The other illiberal order that most influenced the New Deal was closer to home. It was the Southern system of racial segregation that we know as Jim Crow. The South protected its racial order through a one-party state, and FDR was its national beneficiary. In 1936, he got 97 percent of the vote in Mississippi and 99 percent in South Carolina. Never during his administration did Southerners make up less than 41 percent of the Democrats in either house. Southerners were eager to “harness Yankee finance capital that had helped impoverish their region ever since the Civil War.” Early on, they voted almost unanimously for the most progressive parts of the New Deal. And the South was as eager as FDR to regulate business and finance. The Banking Act of 1933 was sponsored by Virginia senator Carter Glass and Alabama representative Henry Steagall. The New Deal would not have passed without Southern support, and that support came at a price. The Southern states demanded local discretion on any federal welfare, development, and regulatory programs that might disrupt the segregationist racial order. Farm workers and maids, for instance, were excluded from the Fair Labor Standards Act of 1938 because in the South most were black.

The alliance could not last forever. In the course of the 1930s, Northern Democrats began losing patience with the South — either that or they had got what they needed out of it. They voted for anti-lynching legislation that they had previously helped quash. Starting with the Wagner Act of 1935, they pushed to spread trade unions, which Southerners saw as having the potential to integrate labor markets. Southerners began to see that they could not get federal money without federal involvement in their local institutions. That seemed to stop the New Deal in its tracks.

But only seemed to. Katznelson’s book alters our view of the relationship between the New Deal and World War II. FDR lovers have always looked at the conduct of the war as the second great thing the president did. FDR haters have claimed the New Deal failed and the economy was rescued only by wartime production. Katznelson makes the bold claim that FDR’s conduct of the war was an extension of his conduct in the economic emergency. FDR certainly saw it that way, warning in his 1939 State of the Union address, “All about us rage undeclared wars — military and economic.”

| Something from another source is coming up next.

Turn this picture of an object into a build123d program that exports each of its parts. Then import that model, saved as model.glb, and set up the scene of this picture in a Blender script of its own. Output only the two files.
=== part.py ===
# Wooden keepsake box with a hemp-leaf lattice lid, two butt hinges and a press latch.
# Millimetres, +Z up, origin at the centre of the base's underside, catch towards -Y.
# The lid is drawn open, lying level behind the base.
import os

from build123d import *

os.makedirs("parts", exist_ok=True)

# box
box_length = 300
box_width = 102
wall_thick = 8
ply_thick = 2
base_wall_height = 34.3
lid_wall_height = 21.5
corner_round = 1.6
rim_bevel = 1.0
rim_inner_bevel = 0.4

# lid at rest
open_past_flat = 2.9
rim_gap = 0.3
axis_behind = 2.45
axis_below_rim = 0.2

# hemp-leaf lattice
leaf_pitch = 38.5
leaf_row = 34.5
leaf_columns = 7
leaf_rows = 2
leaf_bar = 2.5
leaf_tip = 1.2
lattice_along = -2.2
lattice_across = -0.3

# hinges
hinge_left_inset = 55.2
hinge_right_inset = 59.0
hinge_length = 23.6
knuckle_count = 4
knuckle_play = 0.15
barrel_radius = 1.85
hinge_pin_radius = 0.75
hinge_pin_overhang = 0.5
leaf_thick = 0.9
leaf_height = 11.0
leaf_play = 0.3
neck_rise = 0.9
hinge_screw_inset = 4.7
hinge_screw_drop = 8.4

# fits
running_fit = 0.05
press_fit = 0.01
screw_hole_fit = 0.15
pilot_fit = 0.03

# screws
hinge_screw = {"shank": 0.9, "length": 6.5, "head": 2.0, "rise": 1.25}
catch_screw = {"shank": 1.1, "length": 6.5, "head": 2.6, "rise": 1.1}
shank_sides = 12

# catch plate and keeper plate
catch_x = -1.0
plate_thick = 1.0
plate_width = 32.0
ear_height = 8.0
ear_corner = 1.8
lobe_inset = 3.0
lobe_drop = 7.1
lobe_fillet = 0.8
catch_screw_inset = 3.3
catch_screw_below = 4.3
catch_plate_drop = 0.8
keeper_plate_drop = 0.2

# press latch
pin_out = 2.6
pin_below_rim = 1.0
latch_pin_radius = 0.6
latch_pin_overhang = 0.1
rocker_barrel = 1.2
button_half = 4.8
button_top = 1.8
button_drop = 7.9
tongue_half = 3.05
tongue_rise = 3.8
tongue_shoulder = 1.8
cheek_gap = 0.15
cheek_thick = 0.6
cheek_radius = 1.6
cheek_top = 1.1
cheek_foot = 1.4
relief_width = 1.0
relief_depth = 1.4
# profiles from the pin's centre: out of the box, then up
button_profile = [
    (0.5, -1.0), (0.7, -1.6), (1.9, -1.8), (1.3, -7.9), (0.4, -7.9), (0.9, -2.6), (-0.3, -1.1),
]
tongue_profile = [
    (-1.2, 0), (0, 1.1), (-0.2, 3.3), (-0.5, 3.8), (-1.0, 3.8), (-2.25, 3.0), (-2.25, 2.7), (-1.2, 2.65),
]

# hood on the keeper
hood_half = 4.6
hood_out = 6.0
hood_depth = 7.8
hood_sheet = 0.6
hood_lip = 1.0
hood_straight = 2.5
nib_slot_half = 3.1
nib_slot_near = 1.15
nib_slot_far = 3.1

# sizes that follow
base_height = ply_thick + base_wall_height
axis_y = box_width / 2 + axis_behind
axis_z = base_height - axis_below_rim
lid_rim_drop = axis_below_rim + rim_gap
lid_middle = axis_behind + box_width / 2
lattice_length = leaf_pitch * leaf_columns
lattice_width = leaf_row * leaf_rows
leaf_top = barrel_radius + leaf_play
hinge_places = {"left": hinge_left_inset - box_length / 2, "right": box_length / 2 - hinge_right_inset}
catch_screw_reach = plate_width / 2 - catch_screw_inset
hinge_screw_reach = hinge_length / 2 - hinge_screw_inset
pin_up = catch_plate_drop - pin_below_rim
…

In Katznelson’s view, the war gave the New Deal a new lease on life. It permitted a second “radical moment.” The South, the most pro-war part of the country, rejoined the president’s coalition for many of the key votes. FDR, not always constitutionally, created whole agencies by executive order, including the Fair Employment Practices Committee, seed of the entire civil-rights enforcement bureaucracy. He froze prices, capped salaries at $25,000, imposed a “victory tax,” regulated large corporations in ways the NRA had only aspired to, and so extensively stepped up military production that, by the end of the war, the federal government owned 40 percent of the country’s capital assets.

The consolidation of economic activity in World War II appeared to be leading toward a social-democratic “planning” state of the sort Western European countries favored until very recently. That didn’t happen, largely because the coalition that passed the New Deal had booby-trapped it with all sorts of local prerogatives. Parts of the New Deal have endured for three quarters of a century. But much of it has proved possible to undo. That is due in part to the way the New Deal was built. It was, Katznelson shows, a collaboration between a president acting on leadership principles that cannot now be avowed and legislators defending a racial order that cannot now be countenanced.

This book is gripping, anecdotal, erudite, and sophisticated in its deployment of political theory — though Fear Itself is a misleading title. Katznelson invokes “the ambit of a permanent fear” a lot, following worries over communist subversion and nuclear weaponry all the way up to the inauguration of Dwight Eisenhower in 1953. But the book is not about fear. It is about the dark side of the New Deal, for which Katznelson believes we pay a price even today.